A good man's fortune may grow out at heels.
      - William Shakespeare, King Lear
         (Kent at II, ii)

Fortune, that arrant whore,
  Ne'er turns the key to th' poor.
      - William Shakespeare, King Lear
         (Fool at II, iv)

O Fortune, Fortune! all men call thee fickle.
  If thou art fickle, what dost thou with him
    That is renowned for faith?
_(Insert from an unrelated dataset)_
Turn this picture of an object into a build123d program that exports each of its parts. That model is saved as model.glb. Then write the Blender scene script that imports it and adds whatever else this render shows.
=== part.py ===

Be fickle, Fortune,
      For then I hope thou wilt not keep him long
        But send him back.
      - William Shakespeare, Romeo and Juliet
         (Juliet at III, v)

How some men creep in skittish Fortune's hall,
  Whiles others play the idiots in her eyes!
      - William Shakespeare,
        The History of Troilus and Cressida
         (Ulysses at III, iii)

If you had won it, certainly you had.
  No, no; when fortune means to men most good,
    She looks upon them with a threat'ning eye.
      - William Shakespeare,
        The Life and Death of King John
         (Pandulph at III, iv)

By accident most strange, bountiful Fortune
  (Now, my dear lady) hath mine enemies
    Brought to this shore; and by my prescience
      I find my zenith doth depend upon
        A most auspicious star, whose influence
          If now I court not, but omit, my fortunes
            Will ever after droop.
      - William Shakespeare, The Tempest
         (Prospero at I, ii)

Fortune is like a coquette; if you don't run after her, she will run after you.
      - Henry Wheeler Shaw (used pseudonyms Josh Billings and Uncle Esek)

So is Hope
  Changed for Despair--one laid upon the shelf,
    We take the other. Under heaven's high cope
      Fortune is god--all you endure and do
        Depends on circumstance as much as you.
      - Percy Bysshe Shelley,
        Epigrams--From the Greek

Fortune, my friend, I've often thought,
  Is weak, if Art assist her not:
    So equally all Arts are vain,
      If Fortune help them not again.
      - Richard Brinsley Sheridan,
        Love Epistles of Aristoenetus (ep. XIII)

The heavens do not send good haps in handfuls; but let us pick out our good by little, and with care, from out much bad, that still our little world may know its king.
      - Sir Philip Sidney (Sydney)

In losing fortune, many a lucky elf
  Has found himself.
      - Horace (Horatio) Smith (a/k/a Paul Chatfield),
        Moral Alchemy (st. 12)

Fortune is like a widow won,
  And truckles to the bold alone.
      - William C. Somerville, The Fortune-Hunter
         (canto II)

Men have made of fortune an all-powerful goddess, in order that she may be made responsible for all their blunder's.
      - Madame de Stael (Baronne Anne Louise Germaine de Stael-Holstein)

We rise to fortune by successive steps; we descend by only one.
      - Leszczynski Stanislaus ("Stanislaus I")

A just fortune awaits the deserving.
  [Lat., Fors aequa merentes
      - Statius (Publius Papanius Statius),
        Thebais (I, 661)

Fortune is like glass,--the brighter the glitter, the more easily broken.
      - Syrus (Publilius Syrus), Maxims

Fortune is not satisfied with inflicting one calamity.
      - Syrus (Publilius Syrus), Maxims

It is more easy to get a favour from fortune than to keep it.
      - Syrus (Publilius Syrus), Maxims

That is a very wretched fortune which has no enemy.
  [Lat., Miserrima est fortuna quae inimico caret.]
      - Syrus (Publilius Syrus), Maxims

When fortune favors a man too much, she makes him a fool.